◆ GIVEN PROBLEM: Your task is to copy the lines between the line containing "place() filter_capacitors();" and the line containing "bpy.data.objects.remove(obj)", counting both of those lines, and to emit nothing more.

◆ DATA BLOCK:
....

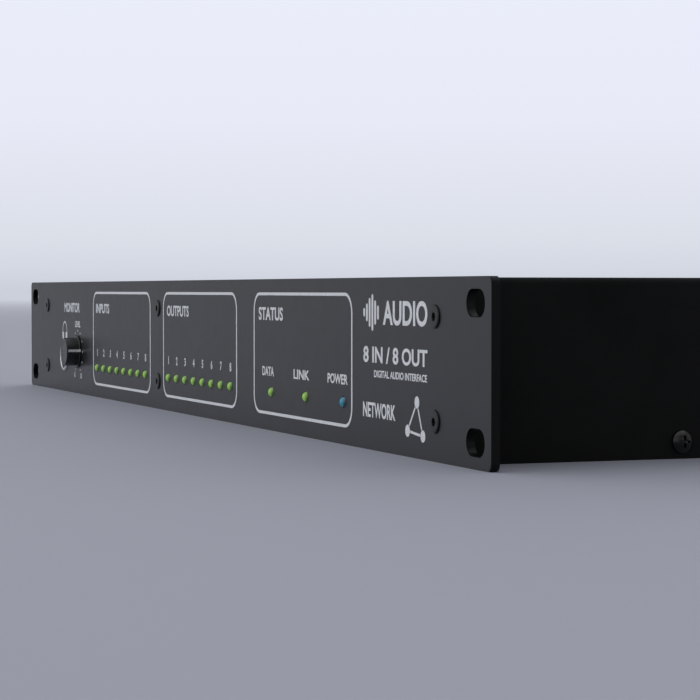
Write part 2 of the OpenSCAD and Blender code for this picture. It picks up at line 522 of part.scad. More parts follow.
module fuse_drawer() color([0.07, 0.07, 0.07]) difference() {
    union() {
        box([inlet_x - drawer_w / 2, inlet_x + drawer_w / 2], [rear_y + 1 - drawer_len, rear_y + 1.9], [drawer_z - drawer_h / 2, drawer_z + drawer_h / 2]);
    }
    box([inlet_x - 3.1, inlet_x + 3.1], [rear_y - 22, rear_y - 1.4], [drawer_z - 2.7, drawer_z + 4]);
    box([inlet_x - 11, inlet_x - 4.4], [rear_y - 22, rear_y - 1.4], [drawer_z - 2.2, drawer_z + 4]);
    box([inlet_x + 4.4, inlet_x + 11], [rear_y - 22, rear_y - 1.4], [drawer_z - 2.2, drawer_z + 4]);
    box([inlet_x - 4, inlet_x + 4], [rear_y + 1.1, rear_y + 3], [drawer_z - drawer_h / 2 - 1, drawer_z - drawer_h / 2 + 1.2]);
}
module mains_fuse() color([0.8, 0.8, 0.78]) {
    cyl_y(2.4, inlet_x, [rear_y - 16.6, rear_y - 6.8], drawer_z - 0.1);
    for (y = [[rear_y - 21.7, rear_y - 16.6], [rear_y - 6.8, rear_y - 1.7]]) cyl_y(2.6, inlet_x, y, drawer_z - 0.1);
}
module power_switch() color([0.05, 0.05, 0.05]) {
    difference() {
        union() {
            box([switch_x - 7.6, switch_x + 7.6], [rear_y, rear_y + 1.6], [inlet_z - 10.6, inlet_z + 10.6]);
            box([switch_x - 6.5, switch_x + 6.5], [rear_y - 15, rear_y + 0.5], [inlet_z - 9.5, inlet_z + 9.5]);
        }
        box([switch_x - 5.2, switch_x + 5.2], [rear_y - 9, rear_y + 3], [inlet_z - 8.4, inlet_z + 8.4]);
        cyl_x(1.55, [switch_x - 6.1, switch_x + 6.1], rocker_y, inlet_z);
    }
    for (z = [-6, 0, 6]) box([switch_x - 2.4, switch_x + 2.4], [rear_y - 24, rear_y - 15], [inlet_z + z - 0.4, inlet_z + z + 0.4]);
}
// The rocker is drawn pressed in at its top, the on position
module power_rocker() color([0.04, 0.04, 0.04]) translate([switch_x, rocker_y, inlet_z]) rotate([rocker_tilt, 0, 0]) {
    difference() {
        union() {
            intersection() {
                box([-4.9, 4.9], [-2.5, 7], [-7.7, 7.7]);
                cyl_x(rocker_r, [-5, 5], 0, 0, 96);
            }
            cyl_x(1.5, [-6, 6], 0, 0);
        }
        cyl_x(hollow_r, [-6, 6], hollow_y, 0, 96);
    }
}

// ---------- wires ----------
wire_r = 1.1;
wire_sides = 8;
function unit(v) = v / norm(v);
function spline_at(a, b, c, d, t) = 0.5 * (2 * b + (c - a) * t + (2 * a - 5 * b + 4 * c - d) * t * t + (3 * b - a - 3 * c + d) * t * t * t);
function spline(p, n) = let (m = len(p) - 1) concat([for (i = [0:m - 1]) for (k = [0:n - 1]) spline_at(p[max(i - 1, 0)], p[i], p[i + 1], p[min(i + 2, m)], k / n)], [p[m]]);
function ring_at(c, dir) = let (u = unit(cross(dir, [0.31, 0.17, 0.94])), v = cross(dir, u))
    [for (k = [0:wire_sides - 1]) let (a = 360 * k / wire_sides) c + wire_r * (cos(a) * u + sin(a) * v)];
// Insulated wire along a smooth curve through the points
module wire(pts) {
    p = spline(pts, 5);
    m = len(p) - 1;
    n = wire_sides;
    rings = [for (i = [0:m]) each ring_at(p[i], unit(p[min(i + 1, m)] - p[max(i - 1, 0)]))];
    polyhedron(rings, concat(
        [[for (k = [0:n - 1]) k]],
        [for (i = [0:m - 1]) for (k = [0:n - 1]) each [
            [i * n + k, (i + 1) * n + k, (i + 1) * n + (k + 1) % n],
            [i * n + k, (i + 1) * n + (k + 1) % n, i * n + (k + 1) % n]]],
        [[for (k = [n - 1:-1:0]) m * n + k]]), convexity = 6);
}
module mains_wires() color([0.35, 0.18, 0.08]) {
    wire([[inlet_x + 7, rear_y - 32.4, pocket_z - 2], [inlet_x + 7, rear_y - 36, pocket_z - 2.3], [188, rear_y - 41, 18], [166, rear_y - 41, 18], [151, rear_y - 38, 26], [switch_x, rear_y - 31, inlet_z + 6], [switch_x, rear_y - 24.4, inlet_z + 6]]);
    wire([[inlet_x - 7, rear_y - 32.6, pocket_z - 2], [inlet_x - 7.2, rear_y - 35.4, pocket_z - 2], [160, rear_y - 35, inlet_z], [switch_x, rear_y - 30, inlet_z], [switch_x, rear_y - 24.4, inlet_z]]);
    wire([[switch_x, rear_y - 24.4, inlet_z - 6], [switch_x, rear_y - 31, inlet_z - 6], [switch_x - 5, rear_y - 39, 14], [switch_x - 6, rear_y - 40, board_top + 0.2]]);
}
module earth_wire() color([0.55, 0.65, 0.1])
    wire([[inlet_x, rear_y - 32.4, pocket_z + 2], [inlet_x + 1, rear_y - 40, pocket_z + 2], [199, rear_y - 41, 20], [204, rear_y - 32.4, 13], [stud_pos[0], stud_pos[1] - 10, 3.3], [stud_pos[0], stud_pos[1] - 5.7, 3.1]]);
// Stud, ring terminal and nut
module earth_stud() color([0.75, 0.75, 0.72]) translate([stud_pos[0], stud_pos[1], 0]) {
    cyl_z(2, 0, 0, [sheet_t, 10]);
    cyl_z(4, 0, 0, [sheet_t, 2.6], 6);
    difference() {
        union() {
            cyl_z(4, 0, 0, [2.6, 3.6]);
            box([-1.5, 1.5], [-5.4, -3], [2.6, 3.6]);
            cyl_z(3.9, 0, 0, [3.6, 6.6], 6);
        }
        cyl_z(1.5, 0, 0, [2, 8]);
    }
}

// ---------- ribbon ----------
rib_x = [-124, -98];
rib_top = 26;
rib_pts = concat([[17.6, rib_top]], [for (i = [0:8]) let (t = i / 8) [17.6 + t * 44, rib_top + 6 * sin(180 * t)]], [[66, rib_top - 4], [68, board_top + 8.4]]);
module ribbon_cable() color([0.62, 0.62, 0.64]) translate([rib_x[0], 0, 0]) rotate([90, 0, 90]) linear_extrude(rib_x[1] - rib_x[0])
    polygon(concat(rib_pts, [for (i = [len(rib_pts) - 1:-1:0]) rib_pts[i] - [0.1, 0.9] - (i > 9 ? [0.9, 0] : [0, 0])]));
module ribbon_connectors() color([0.07, 0.07, 0.07]) {
    box([rib_x[0] - 2, rib_x[1] + 2], [led_board_y + pcb_t, 17.4], [rib_top - 3.5, rib_top + 3.5]);
    box([rib_x[0] - 2, rib_x[1] + 2], [64, 70.5], [board_top, board_top + 7.4]);
}

// ---------- assembly ----------
module place() translate([0, y_shift, 0]) children();
place() front_panel();
place() front_panel_screws();
place() chassis_base();
place() rear_panel();
place() top_cover();
place() cover_side_screws();
place() cover_top_screws();
place() clinch_nuts();
place() level_knob();
place() level_knob_pointer();
place() level_pot_shaft();
place() level_pot();
place() level_pot_nut();
place() headphone_jack();
place() headphone_jack_ring();
place() monitor_board();
place() monitor_board_standoffs();
place() headphone_amplifier();
place() led_board();
place() led_board_pillars();
place() input_leds();
place() output_leds();
place() status_leds();
place() power_led();
place() led_spacers();
place() main_board();
place() board_standoffs();
place() board_screws();
place() signal_processor();
place() processor_heatsink();
place() network_module();
place() network_module_sockets();
place() converter_chips();
place() amplifier_chips();
place() mute_relays();
place() filter_capacitors();
place() network_jacks();
place() network_jack_contacts();
place() output_terminals();
place() input_terminals();
place() terminal_pins();
place() power_supply_board();
place() transformer_windings();
place() transformer_core();
place() bulk_capacitor();
place() supply_output_capacitors();
place() supply_heatsink();
place() line_filter_choke();
place() mains_inlet();
place() mains_inlet_blades();
place() mains_inlet_screws();
place() fuse_drawer();
place() mains_fuse();
place() power_switch();
place() power_rocker();
place() mains_wires();
place() earth_wire();
place() earth_stud();
place() ribbon_cable();
place() ribbon_connectors();
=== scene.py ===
import bpy, bmesh, math
from mathutils import Vector, Matrix, noise


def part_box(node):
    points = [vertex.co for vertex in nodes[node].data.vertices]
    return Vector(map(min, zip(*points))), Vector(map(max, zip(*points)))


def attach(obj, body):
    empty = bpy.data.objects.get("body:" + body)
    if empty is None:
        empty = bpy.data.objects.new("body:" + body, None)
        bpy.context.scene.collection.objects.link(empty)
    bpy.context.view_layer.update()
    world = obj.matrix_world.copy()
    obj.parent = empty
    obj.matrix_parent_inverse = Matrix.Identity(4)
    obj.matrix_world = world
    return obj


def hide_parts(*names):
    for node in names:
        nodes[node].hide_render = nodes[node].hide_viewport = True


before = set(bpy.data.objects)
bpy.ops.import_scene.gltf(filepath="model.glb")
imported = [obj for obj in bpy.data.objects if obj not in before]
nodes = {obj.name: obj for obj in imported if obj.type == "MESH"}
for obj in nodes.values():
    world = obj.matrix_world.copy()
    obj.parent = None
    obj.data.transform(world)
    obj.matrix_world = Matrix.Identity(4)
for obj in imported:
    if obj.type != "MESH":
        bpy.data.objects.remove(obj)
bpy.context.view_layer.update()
scene = bpy.context.scene
scene.view_settings.view_transform = "Standard"
scene.view_settings.look = "None"
scene.view_settings.exposure = 0
scene.view_settings.gamma = 1

MM = 0.001
panel_lo, panel_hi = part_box("front_panel")
YF = panel_lo.y                      # the panel's front face
rear_lo, rear_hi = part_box("rear_panel")
YR = rear_hi.y                       # the rear plate's outer face


def P(x, y, z):
    """Millimetres from the panel's middle, its front face and the floor, to the row frame."""
    return Vector((x * MM, YF + y * MM, z * MM))


def mid(node):
    lo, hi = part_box(node)
    return (lo + hi) / 2


# ------------------------------------------------------------------ camera
cam_data = bpy.data.cameras.new("camera")
cam = bpy.data.objects.new("camera", cam_data)
scene.collection.objects.link(cam)
scene.camera = cam
yaw, pitch = -1.2127627, -0.0280499
fwd = Vector((math.sin(yaw) * math.cos(pitch), math.cos(yaw) * math.cos(pitch), math.sin(pitch)))
right = Vector((math.cos(yaw), -math.sin(yaw), 0))
up = right.cross(fwd)
cam_data.sensor_width = 36
cam_data.lens = 2164.418 * 36 / 700
cam_data.shift_x, cam_data.shift_y = -0.5 / 700, 0.5 / 700
cam_data.clip_start, cam_data.clip_end = 0.01, 300
m = Matrix((right, up, -fwd)).transposed().to_4x4()
m.translation = P(682.158, -198.483, 40.884)
cam.matrix_world = m

# ------------------------------------------------------------------ materials


class Nodes:
    """A small helper to write node trees."""

    def __init__(self, name):
        self.mat = bpy.data.materials.new(name)
        self.mat.use_nodes = True
        self.t = self.mat.node_tree
        self.t.nodes.clear()
        self.out = self.t.nodes.new("ShaderNodeOutputMaterial")
        self.bsdf = self.t.nodes.new("ShaderNodeBsdfPrincipled")
        self.link(self.bsdf.outputs[0], self.out.inputs["Surface"])
        self.co = self.t.nodes.new("ShaderNodeTexCoord").outputs["Object"]

    def link(self, a, b):
        self.t.links.new(a, b)

    def put(self, socket, value):
        if hasattr(value, "is_output"):
            self.link(value, socket)
        else:
            socket.default_value = value

    def mapped(self, scale=(1, 1, 1), rot=(0, 0, 0), loc=(0, 0, 0), co=None):
        n = self.t.nodes.new("ShaderNodeMapping")
        n.inputs["Scale"].default_value = scale
        n.inputs["Rotation"].default_value = rot
        n.inputs["Location"].default_value = loc
        self.link(co or self.co, n.inputs["Vector"])
        return n.outputs[0]

    def noise(self, scale, detail=2, rough=0.5, co=None, distortion=0):
        n = self.t.nodes.new("ShaderNodeTexNoise")
        n.inputs["Scale"].default_value = scale
        n.inputs["Detail"].default_value = detail
        n.inputs["Roughness"].default_value = rough
        n.inputs["Distortion"].default_value = distortion
        self.link(co or self.co, n.inputs["Vector"])
        return n.outputs["Fac"]

    def voronoi(self, scale, co=None, feature="F1", out="Distance", randomness=1):
        n = self.t.nodes.new("ShaderNodeTexVoronoi")
        n.feature = feature
        n.inputs["Scale"].default_value = scale
        n.inputs["Randomness"].default_value = randomness
        self.link(co or self.co, n.inputs["Vector"])
        return n.outputs[out]

    def wave(self, scale, direction="X", distortion=0, co=None, profile="SIN"):
        n = self.t.nodes.new("ShaderNodeTexWave")
        n.wave_type = "BANDS"
        n.bands_direction = direction
        n.wave_profile = profile
        n.inputs["Scale"].default_value = scale
        n.inputs["Distortion"].default_value = distortion
        self.link(co or self.co, n.inputs["Vector"])
        return n.outputs["Fac"]

    def span(self, value, lo, hi, to_lo=0.0, to_hi=1.0, smooth=False):
        n = self.t.nodes.new("ShaderNodeMapRange")
        n.interpolation_type = "SMOOTHSTEP" if smooth else "LINEAR"
        for k, v in zip(("From Min", "From Max", "To Min", "To Max"), (lo, hi, to_lo, to_hi)):
            n.inputs[k].default_value = v
        self.link(value, n.inputs["Value"])
        return n.outputs["Result"]

    def math(self, op, a, b=0.0):
        n = self.t.nodes.new("ShaderNodeMath")
        n.operation = op
        self.put(n.inputs[0], a)
        self.put(n.inputs[1], b)
        return n.outputs[0]

    def mix(self, fac, a, b):
        n = self.t.nodes.new("ShaderNodeMix")
        n.data_type = "RGBA"
        self.put(n.inputs[0], fac)
        for s, v in ((n.inputs[6], a), (n.inputs[7], b)):
            self.put(s, v if hasattr(v, "is_output") else (*v[:3], 1))
        return n.outputs[2]

    def xyz(self, co=None):
        n = self.t.nodes.new("ShaderNodeSeparateXYZ")
        self.link(co or self.co, n.inputs[0])
        return n.outputs

    def bump(self, height, strength=0.2, distance=0.0001, normal=None):
        n = self.t.nodes.new("ShaderNodeBump")
        n.inputs["Strength"].default_value = strength
        n.inputs["Distance"].default_value = distance
        self.link(height, n.inputs["Height"])
        if normal is not None:
            self.link(normal, n.inputs["Normal"])
        self.link(n.outputs[0], self.bsdf.inputs["Normal"])
        return n.outputs[0]

    def set(self, **kw):
        names = {"color": "Base Color", "metal": "Metallic", "rough": "Roughness", "spec": "Specular IOR Level", "coat": "Coat Weight",
                 "coat_rough": "Coat Roughness", "aniso": "Anisotropic", "emit": "Emission Color", "emit_strength": "Emission Strength",
                 "transmission": "Transmission Weight", "ior": "IOR", "sheen": "Sheen Weight", "sub": "Subsurface Weight"}
        for k, v in kw.items():
            if isinstance(v, (tuple, list)):
                v = (*v[:3], 1)
            self.put(self.bsdf.inputs[names[k]], v)
        return self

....

◆ THE RESPONSE:
place() filter_capacitors();
place() network_jacks();
place() network_jack_contacts();
place() output_terminals();
place() input_terminals();
place() terminal_pins();
place() power_supply_board();
place() transformer_windings();
place() transformer_core();
place() bulk_capacitor();
place() supply_output_capacitors();
place() supply_heatsink();
place() line_filter_choke();
place() mains_inlet();
place() mains_inlet_blades();
place() mains_inlet_screws();
place() fuse_drawer();
place() mains_fuse();
place() power_switch();
place() power_rocker();
place() mains_wires();
place() earth_wire();
place() earth_stud();
place() ribbon_cable();
place() ribbon_connectors();
=== scene.py ===
import bpy, bmesh, math
from mathutils import Vector, Matrix, noise


def part_box(node):
    points = [vertex.co for vertex in nodes[node].data.vertices]
    return Vector(map(min, zip(*points))), Vector(map(max, zip(*points)))


def attach(obj, body):
    empty = bpy.data.objects.get("body:" + body)
    if empty is None:
        empty = bpy.data.objects.new("body:" + body, None)
        bpy.context.scene.collection.objects.link(empty)
    bpy.context.view_layer.update()
    world = obj.matrix_world.copy()
    obj.parent = empty
    obj.matrix_parent_inverse = Matrix.Identity(4)
    obj.matrix_world = world
    return obj


def hide_parts(*names):
    for node in names:
        nodes[node].hide_render = nodes[node].hide_viewport = True


before = set(bpy.data.objects)
bpy.ops.import_scene.gltf(filepath="model.glb")
imported = [obj for obj in bpy.data.objects if obj not in before]
nodes = {obj.name: obj for obj in imported if obj.type == "MESH"}
for obj in nodes.values():
    world = obj.matrix_world.copy()
    obj.parent = None
    obj.data.transform(world)
    obj.matrix_world = Matrix.Identity(4)
for obj in imported:
    if obj.type != "MESH":
        bpy.data.objects.remove(obj)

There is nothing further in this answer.